Seismic damage propagation in the minaret was determined by means of linear and nonlinear finite element models in Abaqus. The nonlinear analyses were performed using the CDP model. The CDP model depends on the integration of damage mechanics, and plasticity is improved to analyze the failure of concrete and unreinforced brittle masonry structures. CDP describes the important characteristics of the failure process of concrete or masonry under multiaxial stress. Material parameters for masonry in the CDP model are summarized in Table 6.

The failure of masonry can be modelled under uniaxial compression and tension and by the plasticity characteristics. CDP model response under uniaxial compression and tension is linear until the initial value of yield stress. When the failure stress is reached, microcrack formation in masonry is activated. In the plastic regime, the response is typically characterized by stress hardening followed by strain softening. Beyond the failure stress, the formation of microcracks is represented macroscopically with a softening stress-strain response as shown in Figure 8.
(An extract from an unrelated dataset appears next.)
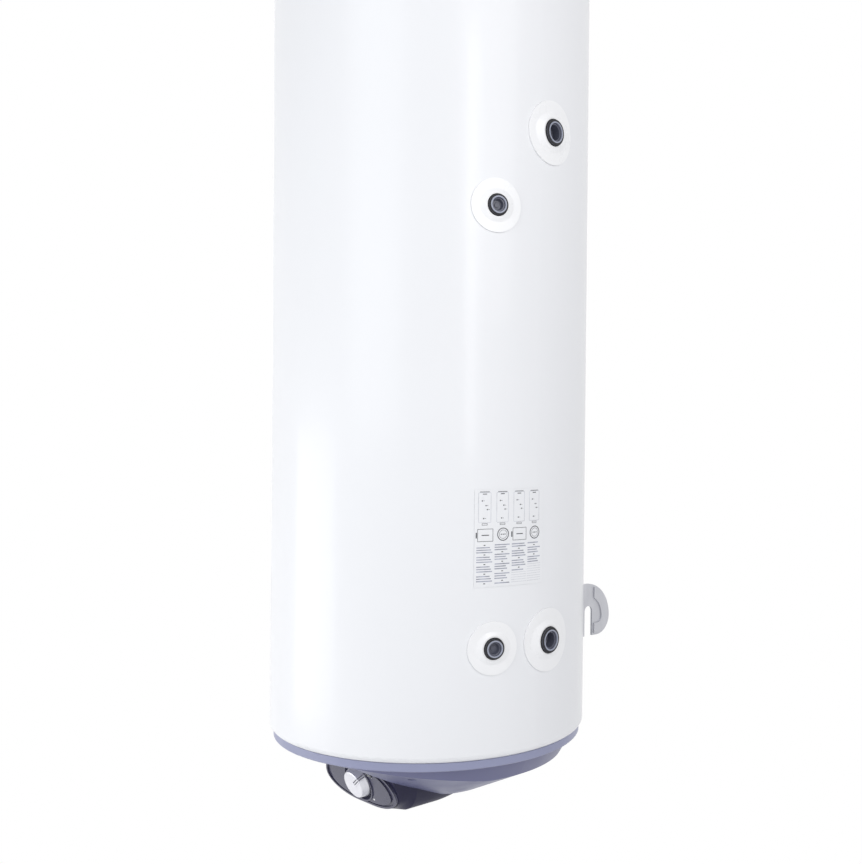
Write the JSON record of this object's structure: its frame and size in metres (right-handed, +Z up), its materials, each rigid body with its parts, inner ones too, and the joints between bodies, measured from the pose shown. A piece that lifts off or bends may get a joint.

Material properties of the masonry used in the minaret were adopted from the study carried out by Kaushik et al. [36] and are shown in Figure 9.

The acceleration records of the earthquakes that took place in Çay-Sultandağı (Mw 6.0) on Feb 3, 2002, and Dinar (Mw 6.0) on Oct 10, 1995, were used to determine the seismic damage patterns of Imaret Mosque Minaret. Time histories of two components of the earthquakes are depicted in Figure 10. The records are applied to the minaret in x-x and y-y horizontal directions simultaneously.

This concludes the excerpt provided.